**Provided entries**
********

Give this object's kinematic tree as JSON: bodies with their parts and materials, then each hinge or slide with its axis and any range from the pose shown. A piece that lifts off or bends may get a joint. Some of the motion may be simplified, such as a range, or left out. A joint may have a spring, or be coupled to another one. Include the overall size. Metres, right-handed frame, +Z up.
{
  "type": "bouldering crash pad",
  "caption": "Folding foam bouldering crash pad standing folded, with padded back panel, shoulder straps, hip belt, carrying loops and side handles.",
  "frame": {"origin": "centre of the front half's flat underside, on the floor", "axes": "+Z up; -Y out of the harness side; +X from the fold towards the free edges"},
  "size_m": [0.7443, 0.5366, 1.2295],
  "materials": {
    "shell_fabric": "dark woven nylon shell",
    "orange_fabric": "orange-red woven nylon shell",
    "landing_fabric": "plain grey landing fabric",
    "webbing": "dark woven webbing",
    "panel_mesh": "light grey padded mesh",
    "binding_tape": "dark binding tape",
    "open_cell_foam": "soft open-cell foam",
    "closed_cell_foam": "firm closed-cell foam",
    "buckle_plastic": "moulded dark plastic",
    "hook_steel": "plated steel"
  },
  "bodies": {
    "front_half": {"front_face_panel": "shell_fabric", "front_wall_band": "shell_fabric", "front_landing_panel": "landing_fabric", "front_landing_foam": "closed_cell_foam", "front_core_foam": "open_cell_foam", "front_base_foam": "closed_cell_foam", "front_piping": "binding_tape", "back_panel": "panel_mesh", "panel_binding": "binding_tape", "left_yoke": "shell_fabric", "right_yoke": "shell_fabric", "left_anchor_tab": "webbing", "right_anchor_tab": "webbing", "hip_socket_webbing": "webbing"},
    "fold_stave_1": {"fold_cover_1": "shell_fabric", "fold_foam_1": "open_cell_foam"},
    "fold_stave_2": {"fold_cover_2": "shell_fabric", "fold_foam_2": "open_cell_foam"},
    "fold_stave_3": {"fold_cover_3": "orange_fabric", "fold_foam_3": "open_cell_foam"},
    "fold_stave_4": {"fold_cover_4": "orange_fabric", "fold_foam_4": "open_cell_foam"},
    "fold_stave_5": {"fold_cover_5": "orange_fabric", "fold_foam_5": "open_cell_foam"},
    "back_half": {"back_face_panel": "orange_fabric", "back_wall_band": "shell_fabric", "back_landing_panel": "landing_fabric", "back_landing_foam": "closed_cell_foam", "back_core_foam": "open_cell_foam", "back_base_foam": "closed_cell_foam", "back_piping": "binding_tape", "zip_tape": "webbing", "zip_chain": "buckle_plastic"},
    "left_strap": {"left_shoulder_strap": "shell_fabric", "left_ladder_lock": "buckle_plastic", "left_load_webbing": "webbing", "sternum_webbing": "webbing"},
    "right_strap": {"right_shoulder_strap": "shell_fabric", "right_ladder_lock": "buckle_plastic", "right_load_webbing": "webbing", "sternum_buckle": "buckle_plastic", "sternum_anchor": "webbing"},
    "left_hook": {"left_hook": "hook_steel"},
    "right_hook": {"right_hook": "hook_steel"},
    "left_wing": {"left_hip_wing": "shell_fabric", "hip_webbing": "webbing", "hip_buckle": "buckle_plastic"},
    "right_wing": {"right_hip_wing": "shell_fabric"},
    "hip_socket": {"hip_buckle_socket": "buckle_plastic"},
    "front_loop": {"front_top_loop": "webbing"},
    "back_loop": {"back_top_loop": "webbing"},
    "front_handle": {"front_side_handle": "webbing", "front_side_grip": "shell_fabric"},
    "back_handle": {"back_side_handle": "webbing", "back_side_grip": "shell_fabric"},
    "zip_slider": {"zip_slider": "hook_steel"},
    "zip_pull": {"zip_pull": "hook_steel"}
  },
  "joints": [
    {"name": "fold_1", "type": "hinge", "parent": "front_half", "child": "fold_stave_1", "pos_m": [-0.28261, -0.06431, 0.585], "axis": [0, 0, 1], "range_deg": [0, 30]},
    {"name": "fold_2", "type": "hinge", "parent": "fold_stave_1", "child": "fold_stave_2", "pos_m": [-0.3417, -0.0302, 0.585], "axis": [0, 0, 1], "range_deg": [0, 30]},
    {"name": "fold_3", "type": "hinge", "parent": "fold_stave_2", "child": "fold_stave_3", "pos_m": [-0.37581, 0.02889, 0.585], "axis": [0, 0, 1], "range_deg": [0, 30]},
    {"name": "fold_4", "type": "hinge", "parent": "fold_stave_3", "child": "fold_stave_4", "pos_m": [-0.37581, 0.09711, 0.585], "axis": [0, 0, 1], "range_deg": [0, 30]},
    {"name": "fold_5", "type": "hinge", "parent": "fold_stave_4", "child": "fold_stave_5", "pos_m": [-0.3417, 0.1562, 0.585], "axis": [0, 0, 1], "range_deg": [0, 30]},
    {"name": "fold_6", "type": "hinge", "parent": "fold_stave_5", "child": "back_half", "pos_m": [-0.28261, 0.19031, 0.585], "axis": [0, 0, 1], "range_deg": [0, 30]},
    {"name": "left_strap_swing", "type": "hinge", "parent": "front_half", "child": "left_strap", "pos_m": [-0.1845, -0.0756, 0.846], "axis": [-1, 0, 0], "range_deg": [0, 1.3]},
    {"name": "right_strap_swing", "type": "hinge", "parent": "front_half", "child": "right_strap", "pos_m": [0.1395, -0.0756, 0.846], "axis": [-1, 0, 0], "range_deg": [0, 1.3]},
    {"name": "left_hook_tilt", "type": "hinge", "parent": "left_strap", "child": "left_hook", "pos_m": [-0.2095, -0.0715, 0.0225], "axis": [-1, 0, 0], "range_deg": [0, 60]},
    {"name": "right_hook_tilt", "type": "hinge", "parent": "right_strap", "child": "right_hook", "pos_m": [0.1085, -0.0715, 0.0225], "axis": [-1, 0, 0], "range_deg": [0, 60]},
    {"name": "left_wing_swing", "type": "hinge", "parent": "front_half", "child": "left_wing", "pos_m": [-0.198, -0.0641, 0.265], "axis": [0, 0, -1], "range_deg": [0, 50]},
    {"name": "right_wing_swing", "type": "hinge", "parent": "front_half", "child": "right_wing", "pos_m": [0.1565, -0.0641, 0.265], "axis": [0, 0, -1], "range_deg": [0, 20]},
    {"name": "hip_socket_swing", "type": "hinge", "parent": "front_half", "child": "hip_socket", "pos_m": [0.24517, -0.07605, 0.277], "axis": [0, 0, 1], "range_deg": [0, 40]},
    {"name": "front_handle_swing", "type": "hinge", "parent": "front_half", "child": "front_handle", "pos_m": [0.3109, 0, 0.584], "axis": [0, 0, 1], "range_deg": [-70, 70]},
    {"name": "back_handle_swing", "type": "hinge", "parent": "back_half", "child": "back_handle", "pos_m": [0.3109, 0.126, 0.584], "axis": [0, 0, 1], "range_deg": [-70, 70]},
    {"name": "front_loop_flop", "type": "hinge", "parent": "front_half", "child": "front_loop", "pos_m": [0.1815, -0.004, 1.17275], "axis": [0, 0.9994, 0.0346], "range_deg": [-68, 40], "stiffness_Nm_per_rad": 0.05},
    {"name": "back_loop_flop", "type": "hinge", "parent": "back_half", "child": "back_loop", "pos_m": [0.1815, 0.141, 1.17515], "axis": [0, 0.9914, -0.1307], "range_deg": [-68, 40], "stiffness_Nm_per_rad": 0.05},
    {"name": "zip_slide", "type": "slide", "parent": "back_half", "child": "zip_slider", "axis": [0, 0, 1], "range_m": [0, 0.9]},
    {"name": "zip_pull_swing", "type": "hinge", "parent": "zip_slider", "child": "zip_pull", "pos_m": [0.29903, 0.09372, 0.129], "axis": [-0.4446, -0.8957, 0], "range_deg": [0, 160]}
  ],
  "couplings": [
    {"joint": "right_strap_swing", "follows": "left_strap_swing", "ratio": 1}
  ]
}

********

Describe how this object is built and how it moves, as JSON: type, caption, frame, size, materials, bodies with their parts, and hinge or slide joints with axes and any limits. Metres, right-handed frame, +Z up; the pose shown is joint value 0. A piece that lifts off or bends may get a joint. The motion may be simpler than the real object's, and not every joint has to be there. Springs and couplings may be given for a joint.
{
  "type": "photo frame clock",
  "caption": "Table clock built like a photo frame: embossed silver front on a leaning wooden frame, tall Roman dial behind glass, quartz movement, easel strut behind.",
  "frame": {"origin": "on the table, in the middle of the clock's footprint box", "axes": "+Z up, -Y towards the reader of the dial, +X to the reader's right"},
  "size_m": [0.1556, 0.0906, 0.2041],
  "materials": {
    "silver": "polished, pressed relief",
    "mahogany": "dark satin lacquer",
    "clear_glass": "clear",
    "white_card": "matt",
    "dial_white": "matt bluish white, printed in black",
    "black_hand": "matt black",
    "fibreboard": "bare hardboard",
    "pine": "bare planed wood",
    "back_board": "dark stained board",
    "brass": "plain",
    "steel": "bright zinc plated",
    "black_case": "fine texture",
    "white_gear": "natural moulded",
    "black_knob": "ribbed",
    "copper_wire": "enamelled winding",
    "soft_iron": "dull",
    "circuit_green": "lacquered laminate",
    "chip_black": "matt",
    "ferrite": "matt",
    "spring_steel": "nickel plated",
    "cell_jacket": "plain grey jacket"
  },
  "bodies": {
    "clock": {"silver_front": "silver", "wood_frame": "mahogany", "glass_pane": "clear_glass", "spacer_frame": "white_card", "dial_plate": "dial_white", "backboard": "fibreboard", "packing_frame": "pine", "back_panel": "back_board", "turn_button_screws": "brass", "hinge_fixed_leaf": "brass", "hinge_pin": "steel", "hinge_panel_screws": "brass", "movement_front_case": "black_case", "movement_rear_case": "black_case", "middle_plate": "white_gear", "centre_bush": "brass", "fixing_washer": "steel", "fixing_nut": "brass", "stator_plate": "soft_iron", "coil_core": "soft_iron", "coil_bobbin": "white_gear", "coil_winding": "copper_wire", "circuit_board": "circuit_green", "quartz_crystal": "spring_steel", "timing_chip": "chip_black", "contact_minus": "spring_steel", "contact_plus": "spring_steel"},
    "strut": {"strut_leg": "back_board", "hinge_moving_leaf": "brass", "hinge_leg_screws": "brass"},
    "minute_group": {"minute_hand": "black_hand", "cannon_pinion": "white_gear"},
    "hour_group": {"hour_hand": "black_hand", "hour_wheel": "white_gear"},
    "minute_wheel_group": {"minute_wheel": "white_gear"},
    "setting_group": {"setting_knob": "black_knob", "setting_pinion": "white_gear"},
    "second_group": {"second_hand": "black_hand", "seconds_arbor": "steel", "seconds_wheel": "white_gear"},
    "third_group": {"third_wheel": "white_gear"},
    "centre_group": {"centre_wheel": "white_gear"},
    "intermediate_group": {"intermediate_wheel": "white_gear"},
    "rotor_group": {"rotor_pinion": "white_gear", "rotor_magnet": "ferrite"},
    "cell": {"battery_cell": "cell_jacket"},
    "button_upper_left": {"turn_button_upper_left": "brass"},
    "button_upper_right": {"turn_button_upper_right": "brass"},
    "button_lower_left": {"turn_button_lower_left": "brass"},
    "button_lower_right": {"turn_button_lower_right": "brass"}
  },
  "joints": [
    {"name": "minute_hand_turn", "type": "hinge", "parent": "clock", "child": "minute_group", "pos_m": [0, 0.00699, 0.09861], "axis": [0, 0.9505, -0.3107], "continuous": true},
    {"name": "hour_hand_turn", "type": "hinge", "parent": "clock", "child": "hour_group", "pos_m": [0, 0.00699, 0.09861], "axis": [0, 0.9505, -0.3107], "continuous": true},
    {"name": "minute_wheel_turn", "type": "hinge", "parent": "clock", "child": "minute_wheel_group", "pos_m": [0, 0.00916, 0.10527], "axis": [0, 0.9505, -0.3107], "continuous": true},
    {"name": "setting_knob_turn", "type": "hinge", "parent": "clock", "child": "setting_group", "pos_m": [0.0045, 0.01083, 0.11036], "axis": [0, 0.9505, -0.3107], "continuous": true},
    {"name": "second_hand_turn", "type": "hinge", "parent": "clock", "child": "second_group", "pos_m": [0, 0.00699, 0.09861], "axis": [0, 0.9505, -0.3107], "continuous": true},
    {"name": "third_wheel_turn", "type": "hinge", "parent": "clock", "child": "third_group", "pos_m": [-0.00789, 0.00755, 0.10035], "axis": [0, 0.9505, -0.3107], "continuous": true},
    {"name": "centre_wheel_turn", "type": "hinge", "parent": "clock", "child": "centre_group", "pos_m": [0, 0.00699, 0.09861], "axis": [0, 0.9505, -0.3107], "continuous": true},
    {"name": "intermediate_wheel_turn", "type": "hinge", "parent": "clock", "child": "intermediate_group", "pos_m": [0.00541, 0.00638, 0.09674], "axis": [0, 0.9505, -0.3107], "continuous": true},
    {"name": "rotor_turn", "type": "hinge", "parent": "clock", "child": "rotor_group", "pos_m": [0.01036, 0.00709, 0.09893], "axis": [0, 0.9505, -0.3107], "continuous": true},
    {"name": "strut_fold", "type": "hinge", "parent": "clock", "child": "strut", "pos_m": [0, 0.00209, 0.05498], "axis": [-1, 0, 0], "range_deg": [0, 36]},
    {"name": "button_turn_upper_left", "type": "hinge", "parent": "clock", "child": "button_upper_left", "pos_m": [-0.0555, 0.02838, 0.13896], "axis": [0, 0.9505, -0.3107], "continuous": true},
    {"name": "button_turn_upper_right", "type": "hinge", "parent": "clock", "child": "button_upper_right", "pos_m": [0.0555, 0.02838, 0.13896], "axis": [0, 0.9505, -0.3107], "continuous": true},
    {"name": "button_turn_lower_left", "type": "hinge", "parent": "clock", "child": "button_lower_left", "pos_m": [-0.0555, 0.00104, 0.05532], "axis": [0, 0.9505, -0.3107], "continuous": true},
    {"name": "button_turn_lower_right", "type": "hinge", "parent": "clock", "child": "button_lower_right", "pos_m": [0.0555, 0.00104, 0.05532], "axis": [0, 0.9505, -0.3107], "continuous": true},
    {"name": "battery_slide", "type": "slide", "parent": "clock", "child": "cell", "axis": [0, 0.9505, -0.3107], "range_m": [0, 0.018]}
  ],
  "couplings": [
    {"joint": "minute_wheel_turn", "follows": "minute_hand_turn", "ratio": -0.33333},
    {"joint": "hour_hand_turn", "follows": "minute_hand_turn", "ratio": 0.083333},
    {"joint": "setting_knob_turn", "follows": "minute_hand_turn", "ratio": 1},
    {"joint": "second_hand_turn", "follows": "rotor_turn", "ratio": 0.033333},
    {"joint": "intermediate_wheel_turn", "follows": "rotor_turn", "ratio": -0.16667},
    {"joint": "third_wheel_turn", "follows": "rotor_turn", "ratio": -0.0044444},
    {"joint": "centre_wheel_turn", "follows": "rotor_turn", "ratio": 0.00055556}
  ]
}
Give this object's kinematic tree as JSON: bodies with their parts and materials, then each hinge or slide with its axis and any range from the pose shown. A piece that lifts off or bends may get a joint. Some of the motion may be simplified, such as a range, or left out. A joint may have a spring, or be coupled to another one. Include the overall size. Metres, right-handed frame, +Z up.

********

**Exercise instructions**
Give only the number of lines in the records that include the word "built".

**Solution to the problem**
2